• [Task directions]:
Copy each line exactly. Leave nothing out.

• [Source material]:
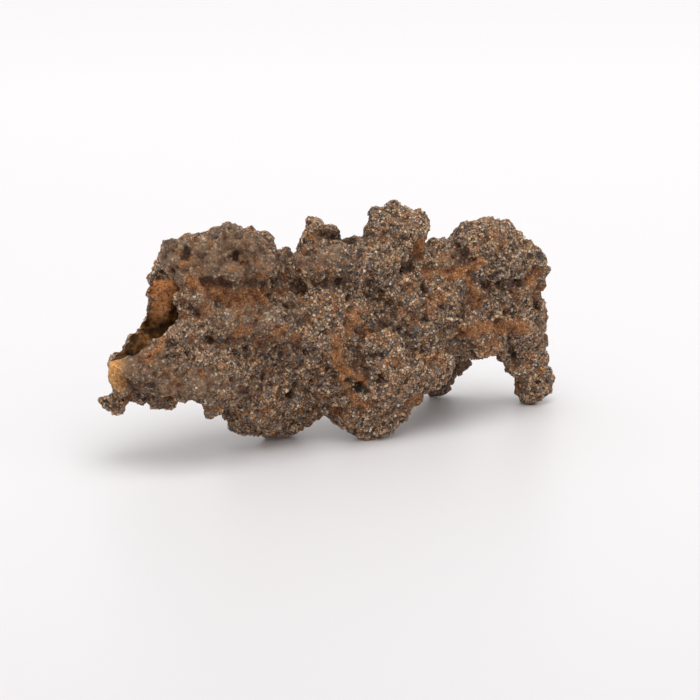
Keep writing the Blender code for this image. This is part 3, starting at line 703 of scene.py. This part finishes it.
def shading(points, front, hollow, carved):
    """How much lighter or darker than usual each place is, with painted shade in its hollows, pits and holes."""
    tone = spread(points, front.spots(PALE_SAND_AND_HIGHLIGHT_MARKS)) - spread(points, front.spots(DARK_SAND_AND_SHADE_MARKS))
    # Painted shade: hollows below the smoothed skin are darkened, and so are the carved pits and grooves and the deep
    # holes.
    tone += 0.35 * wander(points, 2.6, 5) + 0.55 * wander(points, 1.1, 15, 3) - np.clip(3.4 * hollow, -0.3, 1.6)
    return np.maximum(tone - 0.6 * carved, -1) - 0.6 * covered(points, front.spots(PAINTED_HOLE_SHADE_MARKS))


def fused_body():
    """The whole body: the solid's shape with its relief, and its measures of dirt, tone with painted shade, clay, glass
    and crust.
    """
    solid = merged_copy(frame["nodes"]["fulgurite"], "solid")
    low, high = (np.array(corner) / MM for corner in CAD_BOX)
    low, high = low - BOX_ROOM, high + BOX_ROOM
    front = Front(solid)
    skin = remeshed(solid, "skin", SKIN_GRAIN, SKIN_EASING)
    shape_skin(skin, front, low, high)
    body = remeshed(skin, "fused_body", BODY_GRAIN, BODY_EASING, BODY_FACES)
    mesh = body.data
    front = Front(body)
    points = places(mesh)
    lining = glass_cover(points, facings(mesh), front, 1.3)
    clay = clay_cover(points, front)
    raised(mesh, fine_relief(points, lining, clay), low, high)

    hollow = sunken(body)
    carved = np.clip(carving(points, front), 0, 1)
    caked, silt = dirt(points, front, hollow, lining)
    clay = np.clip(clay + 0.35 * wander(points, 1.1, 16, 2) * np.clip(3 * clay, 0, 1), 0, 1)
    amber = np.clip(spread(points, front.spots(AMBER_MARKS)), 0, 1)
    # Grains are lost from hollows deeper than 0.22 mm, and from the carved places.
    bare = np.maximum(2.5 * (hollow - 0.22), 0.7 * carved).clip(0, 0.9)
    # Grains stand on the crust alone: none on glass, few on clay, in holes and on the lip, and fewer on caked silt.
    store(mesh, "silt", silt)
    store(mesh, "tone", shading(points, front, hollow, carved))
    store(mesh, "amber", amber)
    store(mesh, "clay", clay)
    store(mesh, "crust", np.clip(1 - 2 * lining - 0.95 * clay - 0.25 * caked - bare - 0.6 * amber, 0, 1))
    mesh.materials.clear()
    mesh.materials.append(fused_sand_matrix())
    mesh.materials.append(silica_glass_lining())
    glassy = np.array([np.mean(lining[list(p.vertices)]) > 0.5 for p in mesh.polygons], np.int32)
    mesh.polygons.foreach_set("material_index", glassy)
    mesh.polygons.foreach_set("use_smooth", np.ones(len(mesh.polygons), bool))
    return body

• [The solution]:
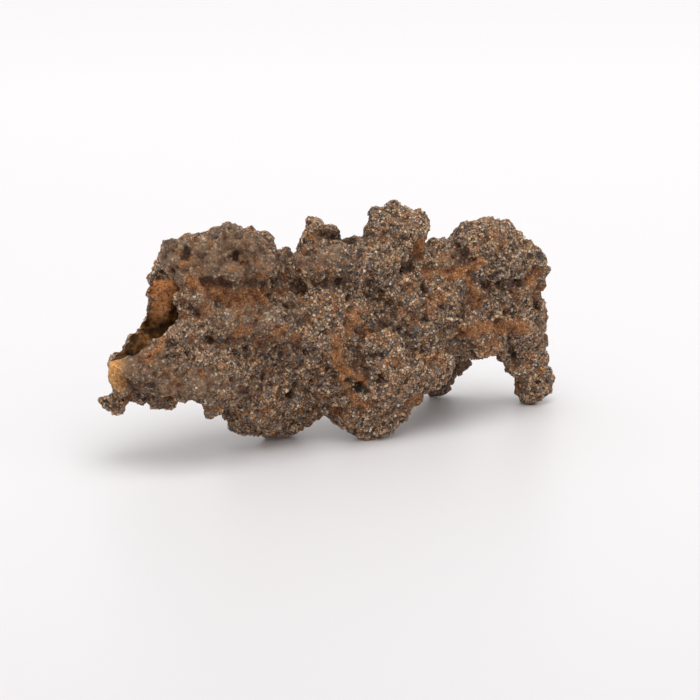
Keep writing the Blender code for this image. This is part 3, starting at line 703 of scene.py. This part finishes it.
def shading(points, front, hollow, carved):
    """How much lighter or darker than usual each place is, with painted shade in its hollows, pits and holes."""
    tone = spread(points, front.spots(PALE_SAND_AND_HIGHLIGHT_MARKS)) - spread(points, front.spots(DARK_SAND_AND_SHADE_MARKS))
    # Painted shade: hollows below the smoothed skin are darkened, and so are the carved pits and grooves and the deep
    # holes.
    tone += 0.35 * wander(points, 2.6, 5) + 0.55 * wander(points, 1.1, 15, 3) - np.clip(3.4 * hollow, -0.3, 1.6)
    return np.maximum(tone - 0.6 * carved, -1) - 0.6 * covered(points, front.spots(PAINTED_HOLE_SHADE_MARKS))


def fused_body():
    """The whole body: the solid's shape with its relief, and its measures of dirt, tone with painted shade, clay, glass
    and crust.
    """
    solid = merged_copy(frame["nodes"]["fulgurite"], "solid")
    low, high = (np.array(corner) / MM for corner in CAD_BOX)
    low, high = low - BOX_ROOM, high + BOX_ROOM
    front = Front(solid)
    skin = remeshed(solid, "skin", SKIN_GRAIN, SKIN_EASING)
    shape_skin(skin, front, low, high)
    body = remeshed(skin, "fused_body", BODY_GRAIN, BODY_EASING, BODY_FACES)
    mesh = body.data
    front = Front(body)
    points = places(mesh)
    lining = glass_cover(points, facings(mesh), front, 1.3)
    clay = clay_cover(points, front)
    raised(mesh, fine_relief(points, lining, clay), low, high)

    hollow = sunken(body)
    carved = np.clip(carving(points, front), 0, 1)
    caked, silt = dirt(points, front, hollow, lining)
    clay = np.clip(clay + 0.35 * wander(points, 1.1, 16, 2) * np.clip(3 * clay, 0, 1), 0, 1)
    amber = np.clip(spread(points, front.spots(AMBER_MARKS)), 0, 1)
    # Grains are lost from hollows deeper than 0.22 mm, and from the carved places.
    bare = np.maximum(2.5 * (hollow - 0.22), 0.7 * carved).clip(0, 0.9)
    # Grains stand on the crust alone: none on glass, few on clay, in holes and on the lip, and fewer on caked silt.
    store(mesh, "silt", silt)
    store(mesh, "tone", shading(points, front, hollow, carved))
    store(mesh, "amber", amber)
    store(mesh, "clay", clay)
    store(mesh, "crust", np.clip(1 - 2 * lining - 0.95 * clay - 0.25 * caked - bare - 0.6 * amber, 0, 1))
    mesh.materials.clear()
    mesh.materials.append(fused_sand_matrix())
    mesh.materials.append(silica_glass_lining())
    glassy = np.array([np.mean(lining[list(p.vertices)]) > 0.5 for p in mesh.polygons], np.int32)
    mesh.polygons.foreach_set("material_index", glassy)
    mesh.polygons.foreach_set("use_smooth", np.ones(len(mesh.polygons), bool))
    return body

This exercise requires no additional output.